É a gente que sofre que nos desperta para a necessidade de estarmos preparados para enfrentá-las.

A cidade de Imperatriz, no Maranhão, está em estado de choque com o drama do doutor Marcelo Cláudio Bernardes Pereira. Ele vivia no Rio, era funcionário do estado e, sabendo da abertura de cargo de tabelião em Imperatriz, inscreveu-se e foi aprovado. Veio para encontrar casa e depois trazer a família que ficou no Rio.

Os filhos Yuri e Ludmila, a esposa Andréia, a sogra e sete familiares da cunhada, inclusive um filho de 2 anos, aproveitam as férias de fim de ano para despedirem-se do clima da serra em Itaipava, preparando-se para os calores do Maranhão.

Estavam todos e mais uns amigos em uma casa alugada e dormiam tranquilos. Começa uma chuva de verão, torrencial, persistente. Encharca-se a terra, desloca-se a capa vegetal e uma avalanche vai soterrar a casa em que foram bus car a alegria da vida. São soterrados. Não tiveram tempo nem de saber o que acontecia, e o mistério da respiração cessa para todos, a lama e a mata soterram tudo. Cessado o barulho do desastre, resta o som da chuva e o silêncio da morte.

Em Imperatriz, doutor Marcelo também dorme. Não sabe que naquele instante ele ficava só no mundo. No dia seguinte, comunicado da tragédia, volta ao Rio. A casa que alugara nunca receberá sua família. No Rio não encontra mais ninguém.
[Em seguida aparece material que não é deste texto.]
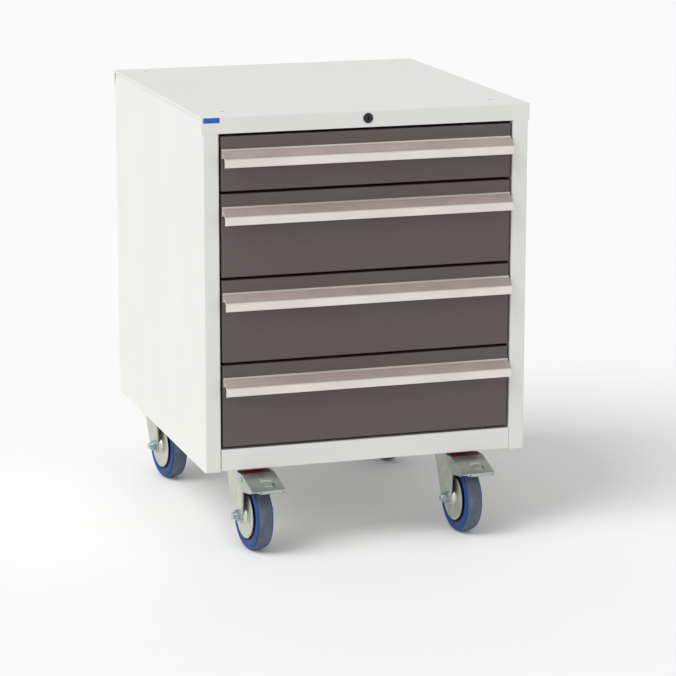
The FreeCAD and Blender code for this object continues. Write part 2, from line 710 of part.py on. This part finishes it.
def main():
    os.makedirs("parts", exist_ok=True)
    left = side_panel()
    export("side_panel_left", left)
    export("side_panel_right", mirrored(left))
    export("top_panel", top_panel())
    export("base_panel", base_panel())
    export("back_panel", back_panel())
    export("bottom_rail", bottom_rail())
    export("rail_uprights", *rail_uprights())
    housing, nut, guides, barrel, drive, bar = lock_parts()
    export("lock_housing", housing)
    export("lock_nut", nut)
    export("lock_bar_guides", *guides)
    export("lock_barrel", barrel)
    export("lock_drive_rod", drive)
    export("lock_bar", bar)
    export("cabinet_slides", *make_drawers())
    spots = castor_places.values()
    bolts = [bolt for spot in spots for bolt in plate_bolts(spot)]
    export("castor_plates", *[castor_plate(spot) for spot in spots])
    export("castor_kingpins", *[kingpin(spot) for spot in spots])
    export("castor_bolts", *[plate_bolt(bolt) for bolt in bolts])
    export("castor_nuts", *[plate_nut(bolt) for bolt in bolts])
    make_castors()


main()
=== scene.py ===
"""The looks of a mobile steel drawer cabinet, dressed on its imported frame.

Metres, +Z up, the drawers face -Y.  Paints, platings and plastics come first, then the wheels, axles, pedals,
labels and strips as pieces of their own, then the room, the light and the camera.
"""
import json
import math

import bmesh
import bpy
import numpy as np
from mathutils import Matrix, Vector


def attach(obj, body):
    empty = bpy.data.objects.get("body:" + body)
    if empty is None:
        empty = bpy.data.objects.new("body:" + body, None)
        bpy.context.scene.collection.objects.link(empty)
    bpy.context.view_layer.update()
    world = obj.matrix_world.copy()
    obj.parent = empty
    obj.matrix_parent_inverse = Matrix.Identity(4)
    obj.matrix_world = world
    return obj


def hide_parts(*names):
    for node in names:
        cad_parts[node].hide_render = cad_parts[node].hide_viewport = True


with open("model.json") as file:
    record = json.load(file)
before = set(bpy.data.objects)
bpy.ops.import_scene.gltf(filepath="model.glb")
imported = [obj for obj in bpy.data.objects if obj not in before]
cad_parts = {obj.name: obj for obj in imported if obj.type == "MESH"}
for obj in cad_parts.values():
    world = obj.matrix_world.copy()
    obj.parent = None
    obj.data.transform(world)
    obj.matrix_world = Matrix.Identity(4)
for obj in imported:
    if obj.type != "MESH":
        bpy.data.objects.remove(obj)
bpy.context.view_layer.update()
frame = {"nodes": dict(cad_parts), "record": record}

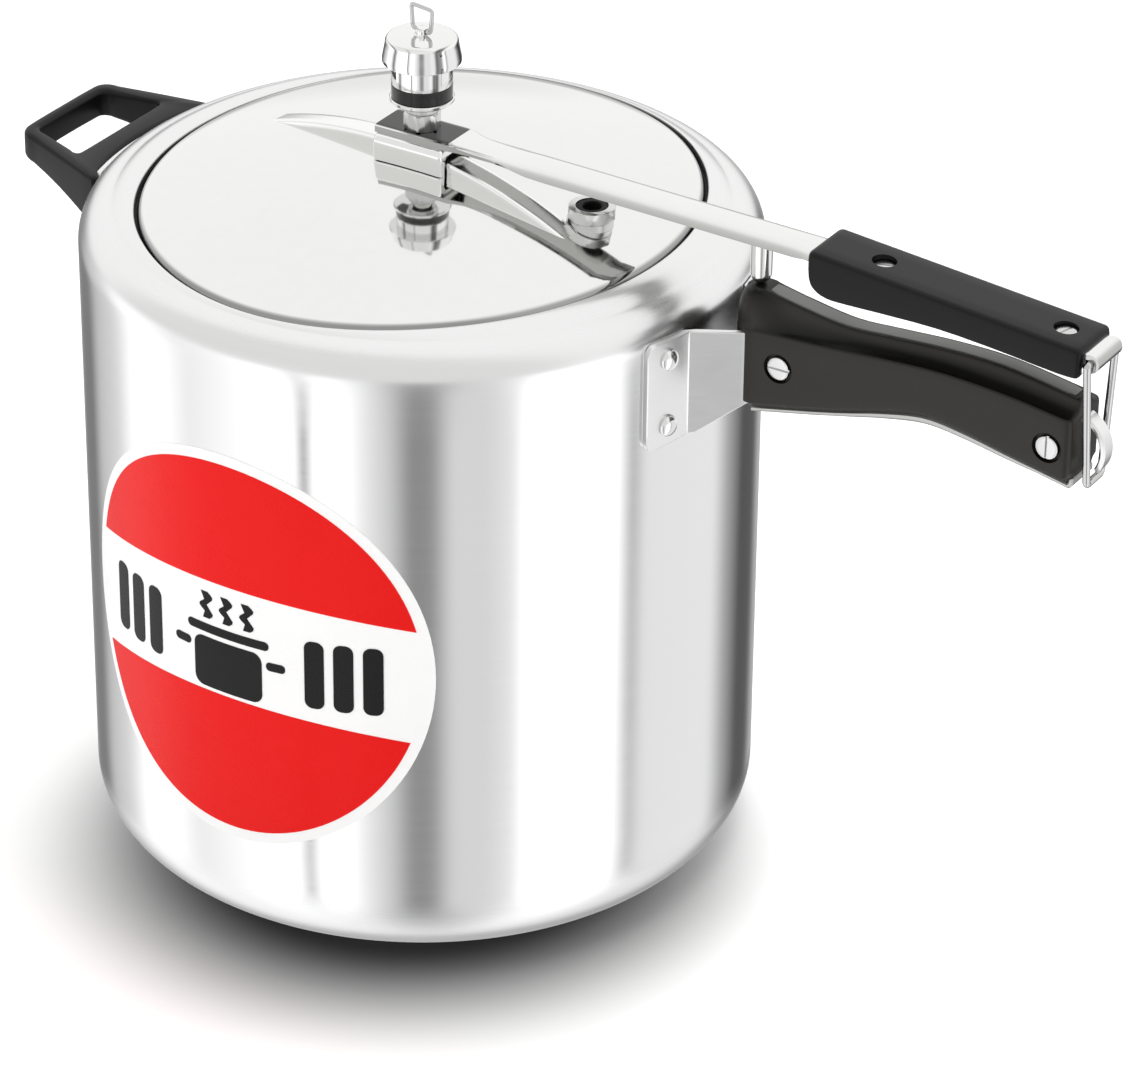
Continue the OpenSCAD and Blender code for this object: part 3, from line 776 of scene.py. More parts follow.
plated = metal("plated_fastener", (0.68, 0.68, 0.68), 0.2, spread=0.1, stretch=(900, 300, 900),
               depth=0.02, patches=120)
heads = []
for x in SCREW_X:
    head = slotted_head("head", 4.4, 2.1, 1.1)
    put(head, (x, -10, SCREW_Z), (90, "X"), (90 if x > 200 else 0, "Z"))
    heads += [head, rod_y("shank", x, SCREW_Z, 2.45, -10.5, 11.8, 32, edge=0.2)]
body_screws = join(heads, "body_handle_screw_heads")
dress(body_screws, plated, "pot", "plated_fastener", "body_handle_screws")


def hex_nut(name, flats, z0, z1, bore, centre=(0, 0), turn=0.0, chamfer=0.62):
    """A hexagon nut with its corners chamfered at both ends."""
    count, corner_r = 48, flats / math.sqrt(3)

    def row(cap, z):
        points = []
        for i in range(count):
            a = math.tau * i / count
            sector = (a + math.pi / 6) % (math.pi / 3) - math.pi / 6
            reach = min(flats / 2 / math.cos(sector), cap)
            points.append((centre[0] + reach * math.cos(a + turn),
                           centre[1] + reach * math.sin(a + turn), z))
        return points

    edge = (corner_r - flats / 2) * chamfer
    rows = [ring(bore, z0, count, centre), row(flats / 2 * 0.99, z0),
            row(flats / 2 + 0.2, z0 + 0.12), row(corner_r, z0 + edge), row(corner_r, z1 - edge),
            row(flats / 2 + 0.2, z1 - 0.12), row(flats / 2 * 0.99, z1),
            ring(bore, z1, count, centre)]
    return pull(name, rows, None, "join", angle=28)


nuts = []
for x in SCREW_X:
    nut = hex_nut("nut", 8.6, 0, 2, 2.5, turn=math.pi / 6)
    end = turned("thread_end", [(0, -0.5), (2.5, -0.5), (2.5, 1.7), (2.1, 2.1), (0, 2.1)], 32)
    nuts += [put(part, (x, 9.8, SCREW_Z), (-90, "X")) for part in (nut, end)]
body_nuts = join(nuts, "body_handle_hex_nuts")
dress(body_nuts, plated, "pot", "plated_fastener", "body_handle_nuts")

# ---- Helper handle ----
# A black phenolic loop that is screwed to a thin bright plate on the wall. Its
# arms flare and deepen towards the pot, and its top slopes down to it.

PAD_X = -138.5


def helper_pairs():
    """Outer and inner plan points of the loop, from the pad's middle round to it again."""
    half = []
    for y in (0.0, 6.0, 12.0, 18.0, 22.0):
        half.append(((-math.sqrt(128.9**2 - y * y), y), (PAD_X, y * 0.97)))
    half += [((-124.9, 31.5), (PAD_X, 24.4)), ((-122.4, 36.0), (PAD_X - 0.4, 25.9)),
             ((-121.9, 38.6), (PAD_X - 1.4, 26.6)), ((-122.6, 39.4), (PAD_X - 2.6, 26.6)),
             ((-126.0, 38.6), (-142.8, 25.9))]
    for k in range(1, 8):
        share = k / 8
        half.append(((-126.0 - 32.8 * share, 38.6 - 10.5 * share),
                     (-142.8 - 14.2 * share, 25.9 - 4.3 * share)))
    for a in range(0, 91, 15):
        turn = math.radians(a)
        half.append(((-158.9 - 7.1 * math.sin(turn), 20.6 + 7.4 * math.cos(turn)),
                     (-157.4 - 4.0 * math.sin(turn), 17.6 + 4.0 * math.cos(turn))))
    half += [((-166.2, 14.0), (-161.5, 11.8)), ((-166.3, 7.0), (-161.6, 6.0)),
             ((-166.3, 0.0), (-161.6, 0.0))]
    back = [((ox, -oy), (ix, -iy)) for (ox, oy), (ix, iy) in reversed(half[1:-1])]
    return half + back


def helper_z(x):
    share = min(max((-118 - x) / 48, 0), 1)
    low = 228 + 15.5 * share + 2.2 * math.sin(math.pi * share)
    return low, 250 + 4.5 * share


def section_row(outer_point, inner_point):
    """A rounded upright section that reaches from the inner to the outer point."""
    (ox, oy), (ix, iy) = outer_point, inner_point
    wide = math.hypot(ox - ix, oy - iy)
    radius = min(2.0, wide * 0.45)
    row = []
    for at_outer, at_top, first in ((1, 1, 0), (0, 1, 90), (0, 0, 180), (1, 0, 270)):
        for k in range(5):
            a = math.radians(first + 22.5 * k)
            along = (wide - radius if at_outer else radius) + radius * math.cos(a)
            x = ix + (ox - ix) * along / wide
            y = iy + (oy - iy) * along / wide
            low, high = helper_z(x)
            z = (high - radius if at_top else low + radius) + radius * math.sin(a)
            row.append((x, y, z))
    return row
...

Quantos doutores Marcelos, anônimos, não têm seus dramas pessoais soterrados entre os setecentos mortos de Petrópolis, Teresópolis e Nova Friburgo? A dor e solidão dos que ficaram e o silêncio dos que estão na eternidade devem despertar a consciência de que temos de fazer tudo, não só na solidariedade, mas na prevenção de outras tragédias como a que levou Yuri e Ludmila, sua mãe, sua família e a graça da vida.